■ **Brief**:
Exactly and only the lines from the one containing "Write the three.js" through the one containing "wasm.setup();" are to be repeated, both ends included.

* start Given records *

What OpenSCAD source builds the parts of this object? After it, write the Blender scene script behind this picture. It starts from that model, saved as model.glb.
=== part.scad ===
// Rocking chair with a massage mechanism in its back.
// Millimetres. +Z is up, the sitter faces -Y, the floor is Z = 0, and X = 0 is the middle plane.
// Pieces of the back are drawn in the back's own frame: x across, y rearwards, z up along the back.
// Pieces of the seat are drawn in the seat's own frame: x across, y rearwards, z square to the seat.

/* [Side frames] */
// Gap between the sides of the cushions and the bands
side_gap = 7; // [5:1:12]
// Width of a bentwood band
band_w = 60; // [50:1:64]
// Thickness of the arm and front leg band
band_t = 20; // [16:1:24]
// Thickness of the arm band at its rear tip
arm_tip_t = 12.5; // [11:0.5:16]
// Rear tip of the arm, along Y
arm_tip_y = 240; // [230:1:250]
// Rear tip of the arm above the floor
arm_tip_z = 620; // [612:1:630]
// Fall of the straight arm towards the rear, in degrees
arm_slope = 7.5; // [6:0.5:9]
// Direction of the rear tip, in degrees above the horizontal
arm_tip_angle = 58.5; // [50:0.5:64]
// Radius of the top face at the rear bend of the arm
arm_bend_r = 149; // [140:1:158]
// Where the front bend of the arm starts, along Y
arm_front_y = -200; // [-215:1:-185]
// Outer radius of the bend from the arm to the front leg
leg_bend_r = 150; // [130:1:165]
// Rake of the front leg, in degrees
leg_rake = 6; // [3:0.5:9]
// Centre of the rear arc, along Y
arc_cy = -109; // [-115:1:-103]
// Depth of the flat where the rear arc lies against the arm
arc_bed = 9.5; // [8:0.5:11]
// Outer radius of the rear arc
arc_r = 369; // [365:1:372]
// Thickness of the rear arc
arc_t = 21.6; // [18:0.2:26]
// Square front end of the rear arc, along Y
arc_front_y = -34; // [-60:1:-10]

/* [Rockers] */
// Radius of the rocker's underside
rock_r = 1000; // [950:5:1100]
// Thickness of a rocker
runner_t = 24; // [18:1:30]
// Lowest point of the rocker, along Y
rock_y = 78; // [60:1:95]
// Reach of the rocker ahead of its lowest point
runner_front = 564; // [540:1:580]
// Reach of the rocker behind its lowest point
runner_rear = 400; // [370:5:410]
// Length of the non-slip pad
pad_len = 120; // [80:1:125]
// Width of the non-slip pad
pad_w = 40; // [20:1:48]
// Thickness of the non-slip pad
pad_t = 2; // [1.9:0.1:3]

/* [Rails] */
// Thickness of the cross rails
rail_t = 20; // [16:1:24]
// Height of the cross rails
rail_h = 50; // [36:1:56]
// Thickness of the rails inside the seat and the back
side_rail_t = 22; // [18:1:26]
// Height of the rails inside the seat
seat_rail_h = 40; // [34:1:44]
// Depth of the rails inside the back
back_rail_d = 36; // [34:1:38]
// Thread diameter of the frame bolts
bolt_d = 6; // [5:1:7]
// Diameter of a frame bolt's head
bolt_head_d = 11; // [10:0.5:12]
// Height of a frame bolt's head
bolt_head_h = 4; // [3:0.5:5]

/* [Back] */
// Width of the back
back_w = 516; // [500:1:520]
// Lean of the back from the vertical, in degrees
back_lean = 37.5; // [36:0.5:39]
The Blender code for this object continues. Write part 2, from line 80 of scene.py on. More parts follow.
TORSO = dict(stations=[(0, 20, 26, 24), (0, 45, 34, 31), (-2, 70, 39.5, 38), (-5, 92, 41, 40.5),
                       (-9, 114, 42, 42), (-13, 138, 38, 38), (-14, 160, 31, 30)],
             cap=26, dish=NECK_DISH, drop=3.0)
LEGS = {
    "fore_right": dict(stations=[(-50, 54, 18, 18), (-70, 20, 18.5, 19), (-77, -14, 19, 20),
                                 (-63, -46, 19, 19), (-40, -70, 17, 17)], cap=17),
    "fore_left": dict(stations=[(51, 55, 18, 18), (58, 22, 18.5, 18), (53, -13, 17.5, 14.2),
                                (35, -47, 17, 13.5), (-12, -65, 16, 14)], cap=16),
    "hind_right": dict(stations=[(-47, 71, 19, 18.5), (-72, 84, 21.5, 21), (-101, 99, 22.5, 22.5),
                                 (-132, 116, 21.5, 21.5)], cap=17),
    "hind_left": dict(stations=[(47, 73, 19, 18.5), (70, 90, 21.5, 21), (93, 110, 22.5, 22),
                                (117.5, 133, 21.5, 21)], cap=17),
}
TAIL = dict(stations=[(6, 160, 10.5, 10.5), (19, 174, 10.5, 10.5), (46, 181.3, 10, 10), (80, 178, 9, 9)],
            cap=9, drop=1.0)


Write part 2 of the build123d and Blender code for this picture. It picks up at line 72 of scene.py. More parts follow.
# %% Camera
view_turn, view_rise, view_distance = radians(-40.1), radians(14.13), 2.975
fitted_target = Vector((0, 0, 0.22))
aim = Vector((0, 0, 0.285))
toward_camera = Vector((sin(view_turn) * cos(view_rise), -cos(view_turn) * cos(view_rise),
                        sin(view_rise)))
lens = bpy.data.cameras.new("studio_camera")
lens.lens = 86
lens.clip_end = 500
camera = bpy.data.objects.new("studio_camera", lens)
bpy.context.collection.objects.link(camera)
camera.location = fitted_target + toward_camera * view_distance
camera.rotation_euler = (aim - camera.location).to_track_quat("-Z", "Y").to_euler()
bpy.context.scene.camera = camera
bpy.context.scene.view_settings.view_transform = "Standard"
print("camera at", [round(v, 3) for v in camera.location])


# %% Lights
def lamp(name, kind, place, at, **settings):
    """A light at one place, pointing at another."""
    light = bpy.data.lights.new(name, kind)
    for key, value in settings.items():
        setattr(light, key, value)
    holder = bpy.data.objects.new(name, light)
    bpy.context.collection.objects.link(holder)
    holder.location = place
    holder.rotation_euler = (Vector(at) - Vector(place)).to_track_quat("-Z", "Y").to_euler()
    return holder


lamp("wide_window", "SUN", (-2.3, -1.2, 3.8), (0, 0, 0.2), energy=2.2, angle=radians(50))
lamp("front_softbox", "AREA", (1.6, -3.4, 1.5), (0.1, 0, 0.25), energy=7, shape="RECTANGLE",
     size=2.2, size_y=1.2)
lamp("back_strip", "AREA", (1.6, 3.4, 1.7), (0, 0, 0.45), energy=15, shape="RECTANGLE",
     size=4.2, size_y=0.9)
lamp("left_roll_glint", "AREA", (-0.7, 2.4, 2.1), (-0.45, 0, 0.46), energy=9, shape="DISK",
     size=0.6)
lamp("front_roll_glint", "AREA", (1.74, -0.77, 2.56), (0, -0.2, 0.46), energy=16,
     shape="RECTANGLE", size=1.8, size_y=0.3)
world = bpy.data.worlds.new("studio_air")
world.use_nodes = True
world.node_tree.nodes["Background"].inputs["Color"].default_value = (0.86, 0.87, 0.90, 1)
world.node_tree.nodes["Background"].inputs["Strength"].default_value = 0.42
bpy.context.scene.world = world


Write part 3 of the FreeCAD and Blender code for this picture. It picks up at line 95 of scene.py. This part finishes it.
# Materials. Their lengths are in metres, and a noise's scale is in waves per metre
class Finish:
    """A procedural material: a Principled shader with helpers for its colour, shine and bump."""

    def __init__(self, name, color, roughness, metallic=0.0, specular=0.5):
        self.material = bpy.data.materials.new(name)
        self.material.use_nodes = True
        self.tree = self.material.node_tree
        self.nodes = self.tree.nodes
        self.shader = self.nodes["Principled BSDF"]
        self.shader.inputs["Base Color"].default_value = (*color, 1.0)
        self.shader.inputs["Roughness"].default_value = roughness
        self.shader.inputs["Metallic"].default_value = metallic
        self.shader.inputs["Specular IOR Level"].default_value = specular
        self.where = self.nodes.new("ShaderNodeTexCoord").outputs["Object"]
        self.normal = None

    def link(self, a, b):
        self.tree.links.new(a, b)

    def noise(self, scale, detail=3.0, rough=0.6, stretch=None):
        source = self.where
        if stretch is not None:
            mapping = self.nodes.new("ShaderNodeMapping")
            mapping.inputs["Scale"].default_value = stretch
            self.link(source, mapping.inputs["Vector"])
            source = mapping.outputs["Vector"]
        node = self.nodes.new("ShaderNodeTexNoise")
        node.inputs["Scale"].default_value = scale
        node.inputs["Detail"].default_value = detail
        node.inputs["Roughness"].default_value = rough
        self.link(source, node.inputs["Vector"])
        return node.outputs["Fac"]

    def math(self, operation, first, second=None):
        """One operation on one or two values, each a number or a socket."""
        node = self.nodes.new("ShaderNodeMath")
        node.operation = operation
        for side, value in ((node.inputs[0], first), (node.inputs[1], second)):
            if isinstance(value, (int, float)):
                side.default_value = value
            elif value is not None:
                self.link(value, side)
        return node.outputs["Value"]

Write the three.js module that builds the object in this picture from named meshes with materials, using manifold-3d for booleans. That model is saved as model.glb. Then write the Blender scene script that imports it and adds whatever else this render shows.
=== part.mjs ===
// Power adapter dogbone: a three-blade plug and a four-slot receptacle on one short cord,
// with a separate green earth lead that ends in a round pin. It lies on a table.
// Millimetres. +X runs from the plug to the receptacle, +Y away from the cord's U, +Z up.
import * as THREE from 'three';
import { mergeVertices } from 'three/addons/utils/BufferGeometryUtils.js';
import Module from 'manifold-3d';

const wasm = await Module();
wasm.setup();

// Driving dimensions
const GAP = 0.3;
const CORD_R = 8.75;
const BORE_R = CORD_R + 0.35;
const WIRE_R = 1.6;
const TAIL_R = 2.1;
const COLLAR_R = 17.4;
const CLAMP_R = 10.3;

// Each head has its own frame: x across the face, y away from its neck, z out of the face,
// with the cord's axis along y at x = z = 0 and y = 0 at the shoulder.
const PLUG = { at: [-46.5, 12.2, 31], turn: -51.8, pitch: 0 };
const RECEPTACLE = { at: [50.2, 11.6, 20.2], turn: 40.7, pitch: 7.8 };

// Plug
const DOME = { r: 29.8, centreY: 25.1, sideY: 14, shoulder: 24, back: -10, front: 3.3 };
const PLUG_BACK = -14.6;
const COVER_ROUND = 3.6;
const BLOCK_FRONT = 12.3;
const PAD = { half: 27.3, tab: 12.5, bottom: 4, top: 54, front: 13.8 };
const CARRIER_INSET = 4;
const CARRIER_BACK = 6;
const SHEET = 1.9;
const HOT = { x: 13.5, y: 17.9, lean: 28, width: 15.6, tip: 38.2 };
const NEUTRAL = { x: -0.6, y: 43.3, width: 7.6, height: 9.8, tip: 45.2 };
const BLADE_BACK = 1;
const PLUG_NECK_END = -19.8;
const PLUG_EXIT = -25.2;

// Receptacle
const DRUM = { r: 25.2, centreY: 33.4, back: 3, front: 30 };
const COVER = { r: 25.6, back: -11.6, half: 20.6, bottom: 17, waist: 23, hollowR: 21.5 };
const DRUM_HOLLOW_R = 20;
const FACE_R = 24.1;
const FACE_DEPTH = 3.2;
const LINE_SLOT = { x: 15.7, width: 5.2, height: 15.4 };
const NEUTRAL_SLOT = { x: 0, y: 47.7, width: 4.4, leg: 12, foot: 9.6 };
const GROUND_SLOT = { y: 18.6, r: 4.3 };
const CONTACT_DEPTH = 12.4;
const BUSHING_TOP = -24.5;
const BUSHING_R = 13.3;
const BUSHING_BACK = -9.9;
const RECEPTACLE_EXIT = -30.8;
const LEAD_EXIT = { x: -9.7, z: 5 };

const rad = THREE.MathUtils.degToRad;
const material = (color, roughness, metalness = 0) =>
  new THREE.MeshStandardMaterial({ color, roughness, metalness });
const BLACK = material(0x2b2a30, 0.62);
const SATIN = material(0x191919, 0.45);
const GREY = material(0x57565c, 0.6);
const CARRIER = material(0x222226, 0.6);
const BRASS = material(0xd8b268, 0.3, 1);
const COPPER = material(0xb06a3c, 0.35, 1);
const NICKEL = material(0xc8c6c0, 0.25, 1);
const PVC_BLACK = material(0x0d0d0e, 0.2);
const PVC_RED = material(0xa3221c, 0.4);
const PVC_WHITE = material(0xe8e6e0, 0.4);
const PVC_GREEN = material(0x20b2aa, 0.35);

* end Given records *

■ **Full solution**:
Write the three.js module that builds the object in this picture from named meshes with materials, using manifold-3d for booleans. That model is saved as model.glb. Then write the Blender scene script that imports it and adds whatever else this render shows.
=== part.mjs ===
// Power adapter dogbone: a three-blade plug and a four-slot receptacle on one short cord,
// with a separate green earth lead that ends in a round pin. It lies on a table.
// Millimetres. +X runs from the plug to the receptacle, +Y away from the cord's U, +Z up.
import * as THREE from 'three';
import { mergeVertices } from 'three/addons/utils/BufferGeometryUtils.js';
import Module from 'manifold-3d';

const wasm = await Module();
wasm.setup();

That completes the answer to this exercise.